After three straight months of wicked job growth, March disappointed with 120,000 new workers. But the unemployment rate ticked down to 8.2%, the lowest rate since the first month of Obama's presidency.
The economic Twitter world, which lately has thrilled to the employment surveys released at 8:30 AM every first Friday of the month, spent this Good Friday morning tweeting out variations on a theme of "huh." The Washington Post's Neil Irwin's might just have won the morning with some basic meta-analysis: "Overall take on jobs report: Meh." Meh, indeed.
Here are four ways to think about Meh March.
Interp 1: Okun's Law strikes back. For the last few weeks, some economists have puzzled over how the economy could create 200,000+ jobs a month with only modest GDP growth.
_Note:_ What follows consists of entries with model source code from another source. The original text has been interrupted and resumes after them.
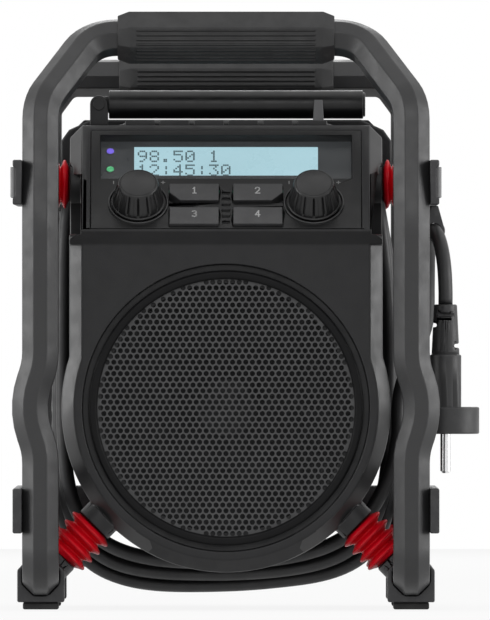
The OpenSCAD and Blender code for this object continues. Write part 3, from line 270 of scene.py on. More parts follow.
def material(name, color, rough=0.5, vary=0.12, grain=0.0, grain_scale=2500.0, rough_vary=0.08,
             wear=0.0, wear_color=(0.25, 0.25, 0.25), dust=0.0, metallic=0.0, specular=0.5,
             alpha=None, brushed=None):
    """A node material: colour and roughness vary in blotches, with grain, scuffs and dust."""
    mat = bpy.data.materials.new(name)
    mat.use_nodes = True
    nt = mat.node_tree
    nt.nodes.clear()
    out = nt.nodes.new("ShaderNodeOutputMaterial")
    bsdf = nt.nodes.new("ShaderNodeBsdfPrincipled")
    nt.links.new(bsdf.outputs[0], out.inputs[0])
    coord = nt.nodes.new("ShaderNodeTexCoord").outputs["Object"]

    def noise(scale, detail=4.0, roughness=0.55, stretch=None):
        n = nt.nodes.new("ShaderNodeTexNoise")
        n.inputs["Scale"].default_value = scale
        n.inputs["Detail"].default_value = detail
        n.inputs["Roughness"].default_value = roughness
        if stretch:
            m = nt.nodes.new("ShaderNodeMapping")
            m.inputs["Scale"].default_value = stretch
            nt.links.new(coord, m.inputs[0])
            nt.links.new(m.outputs[0], n.inputs["Vector"])
        else:
            nt.links.new(coord, n.inputs["Vector"])
        return n.outputs["Fac"]

    def ramp(fac, stops):
        r = nt.nodes.new("ShaderNodeValToRGB")
        el = r.color_ramp.elements
        el[0].position, el[0].color = stops[0][0], (*stops[0][1], 1)
        el[1].position, el[1].color = stops[-1][0], (*stops[-1][1], 1)
        for p, c in stops[1:-1]:
            e = el.new(p)
            e.color = (*c, 1)
        nt.links.new(fac, r.inputs[0])
        return r.outputs[0]

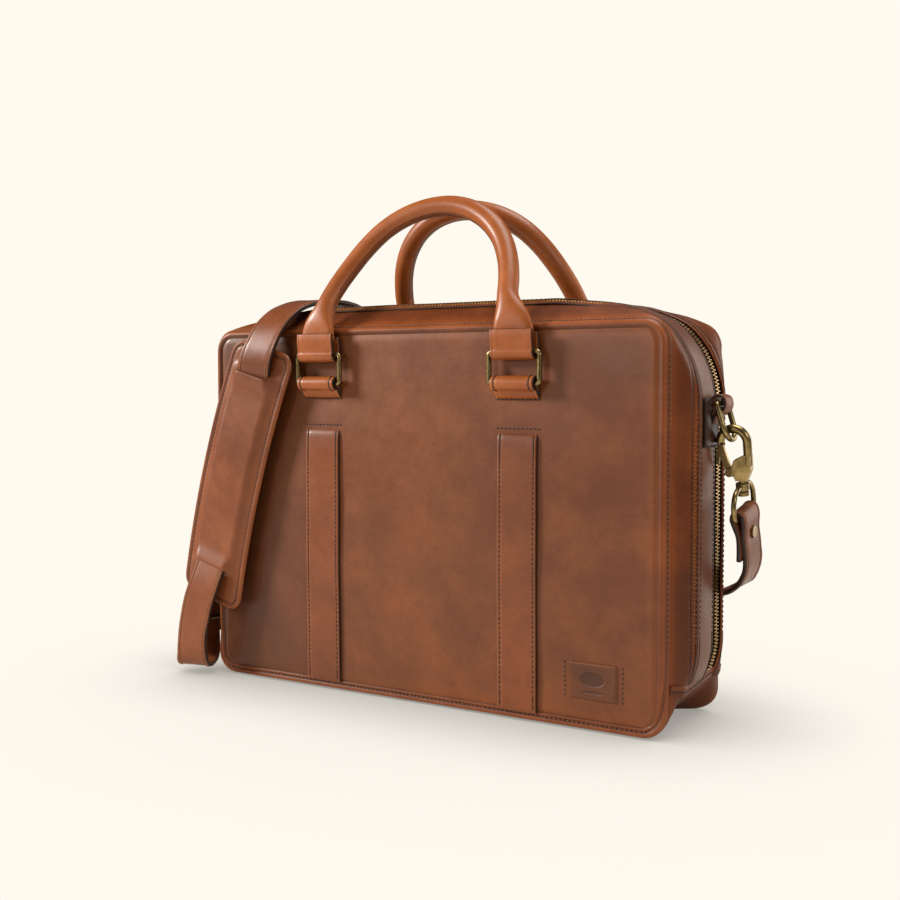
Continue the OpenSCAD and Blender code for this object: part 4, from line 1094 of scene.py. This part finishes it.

According to "Okun's Law," employment growth and GDP growth like to hold hands. You don't see one get too far ahead of the other. This jobs report brings the two in line. Perhaps the broadest, simplest interpretation of today is that the recovery is still real and still weak, just as we thought before this morning's report.
Interp 2: This report is wrong ... ish. These reports are subject to major revisions. In August 2011, as you
might recall, we created zero jobs. At least, that was the breaking news on the
first Friday of September. Two months later, it turned out that we
created 85,000 jobs in August. That's some margin of error. Eighty-five thousand jobs is exactly the difference between today's 120,000 figure and consensus expectations of a strong 200k month. These numbers are written in editable pixels, not in stone.